Portable solar power is an easy concept with the new flexible lightweight panels that weigh around 1.5 kg as opposed to the heavy rigid design we often associate with. Here is a picture of the solar that was installed on my tricycle. There was 400 watts of flexi-panels (200 watts on the trailer and 200 watts on the roof) that weighed less than 8 kg vs. 32 kg of the same capacity in rigid panels! The good news is that it works and that it can be up-scaled without worrying about the weight.

Being able to charge lithium batteries directly with solar power without any intermediate processes has been made possible by voltage boost controllers with variable current and voltage settings. 

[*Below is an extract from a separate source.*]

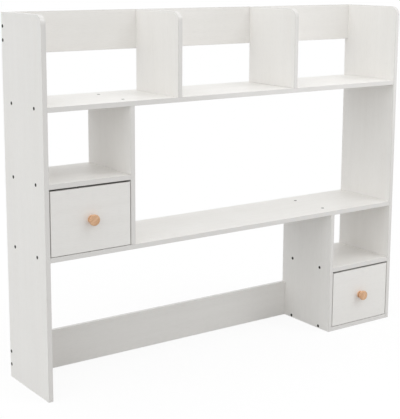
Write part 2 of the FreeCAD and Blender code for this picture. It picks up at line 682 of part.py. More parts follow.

The green unit in the picture below is the MPT - 7210A controller that is a great unit for the price which solved all my charging needs when I was travelling. It has a rated max input/charge capacity of 10 amps so it would be a little small for this project. There are some amazing boost controllers on the market that would have a max input/charge current of 80 amps but they are over the £500 mark. 


If you have read all of this and feel like you are willing to support a crazy inventor and his interesting ideas I thank you from the bottom of my heart for donating towards the progress of this project. 

This is not just about me, but about what we can achieve by re-purposing, upcycling and using what is within our means to have a better lifestyle that does not support pollution and move one step closer towards saving our planet before it is too late. 

There are thousands of G-wiz still out there today and how amazing would it be to see these little cars achieve the projected range without the need for heavy investments. 

Not everyone will need a Tesla's range and so smaller battery packs would equal a minimal cost to achieve the range they need for daily use. Accompanied with a fast charger, you could save many £'s that you would otherwise spend on tax and fuel. 

The funds raised here will enable me to do the hard work and testing to give people more confidence in taking the plunge and doing it themselves too!

There is very little information out there on the simple task of converting a G-wiz so I will endeavour to record and update on my progress the best I can so that this project can be replicated in the future. 

Help me to change the world, and to create a greener future! 

Thank you... 

I will leave you with a video of my solar-powered tricycle from last summer. Click through to watch the v-logs of the journey down to the south coast. 

Risks and challenges

Risks of completing the project are low: mainly because there is proof that it has been done already in one form or another. The only thing I can think of that could be an issue is the motor controller parameters not working smoothly with the batteries, but this should be easily solvable if I purchased a Curtis programming tool.

The G-wiz runs and was MOT'd at GoinGreen so the risk of the car itself being a failure is extremely low.

The estimated mileage is just that, only guesses based on previous information. But the information I gathered suggests that the validity of this should be close but I cannot promise or claim that the projected mileage will be reached.

The risk of the solar power not working is low as I have already done this on a smaller scale with the solar-tricycle. I simply require the budget to afford the components to upscale it to the G-wiz.

Unknown factors: I have looked at the project from many angles so all bases should be covered.

The only real challenge is raising the funds for me to do this properly. If I do not raise the funds I will not be able to build it to full capacity and thus it will have less range and have less solar which will mean there will still be dependence on the grid.